This is a generic ML training node that can solve regression problems. In ML, regression means training a feedforward neural network (a model) so it can closely approximate a continuous function from a fixed number of input variables to a fixed number of output variables. In Houdini, this function may be provided in the form of a procedural network. See Machine Learning documentation for more general information.

For example, regression ML may learn how to realistically deform a character based on its rig pose, improving over linear blend skinning, as shown by the ML Deformer content library scene. In this case, you use ML to learn the function that maps a rig pose to a skin deformation.

ML Regression Train trains a model given a set of data set consisting of labeled examples, see ML Example. Each labeled example is a pair consisting of an input value and a corresponding target value. For regression, both the input value and the output value are tuples of continuous variables, which may include point coordinates, colors, or PCA components. The term regression is used because the output consists of continuous variables. Labeled examples are the basis for training. In the specific case of the ML Deformer, an input is an (encoded) pose and the corresponding target is the (encoded) skin deformation obtained by a flesh simulation.

ML Regression Train creates a model that predicts a target value given some user-specified input value. The goal is to have a model that is generalized well; it should produce useful predictions for inputs that are not included in the training portion of the data set. ML Regression Train provides several regularization techniques, which are techniques aimed at helping to ensure good generalization to unseen inputs.

The trained model produced by ML Regression Train is written out to disk in ONNX format. The easiest way to bring this model into Houdini is the ML Regression Inference tool.

ML Regression Train creates a feedforward neural network. The number of inputs in this network corresponds to the number of input variables. The number of outputs of the network corresponds to the number of target variables. ML Regression Train automatically figures out the number of inputs and outputs of the network using the dimensions stored in the raw data set that it works with.

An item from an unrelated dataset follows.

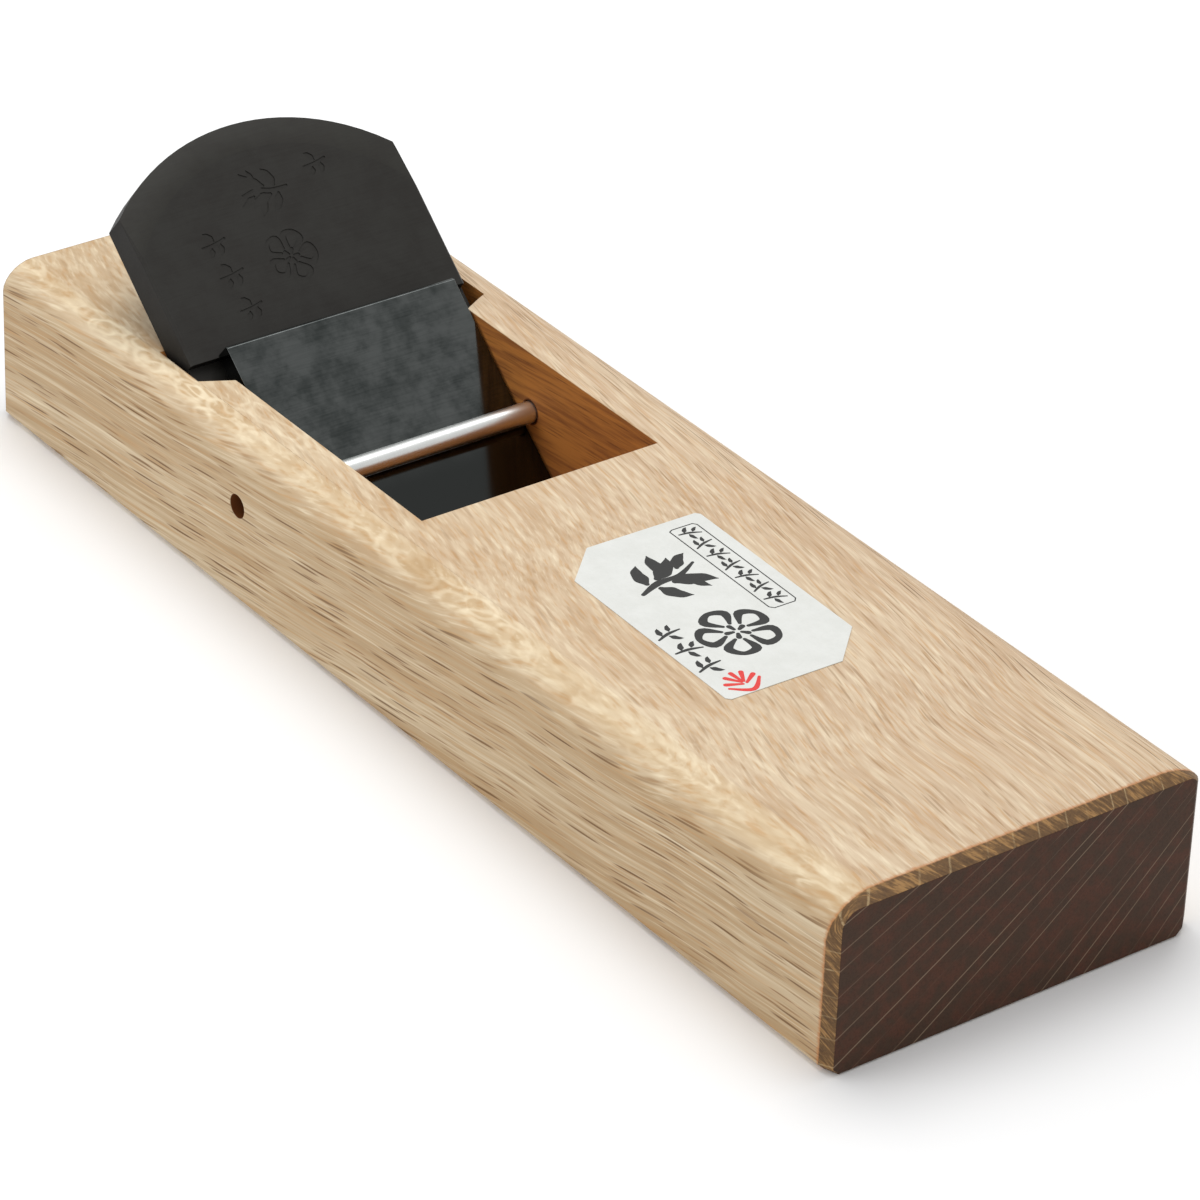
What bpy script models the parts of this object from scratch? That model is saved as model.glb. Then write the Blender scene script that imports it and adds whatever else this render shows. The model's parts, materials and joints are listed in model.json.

In-between there are several hidden layers, which can be controlled by the user. The width of these hidden layers is the maximum of the number of inputs and outputs. The behavior of the network is controlled by a set of parameters. Each parameter is either a weight (scaling factor) or a bias (additive constant). The training aims to optimize these parameters for the regression task.

The training process consists of several passes through the training set (the training portion of the data set). Each such pass is called an epoch.

The training process may be repeated multiple times, each time with different settings on the training node. These training settings are commonly referred to as hyperparameters. The Wedge TOP allows the training process to be repeated with varying hyperparameters. For each setting in a wedge, the resulting model can be saved to a separate file by adding a TOP attribute name at the end of the Model Base Name.

ML Regression Train internally splits the data set provided by the user into two portions: a training portion and a validation portion. These portions can be controlled by the user. The training portion is used to improve the network’s parameters during each training epoch. The validation portion is used to verify the network’s performance on data that is not used for the training.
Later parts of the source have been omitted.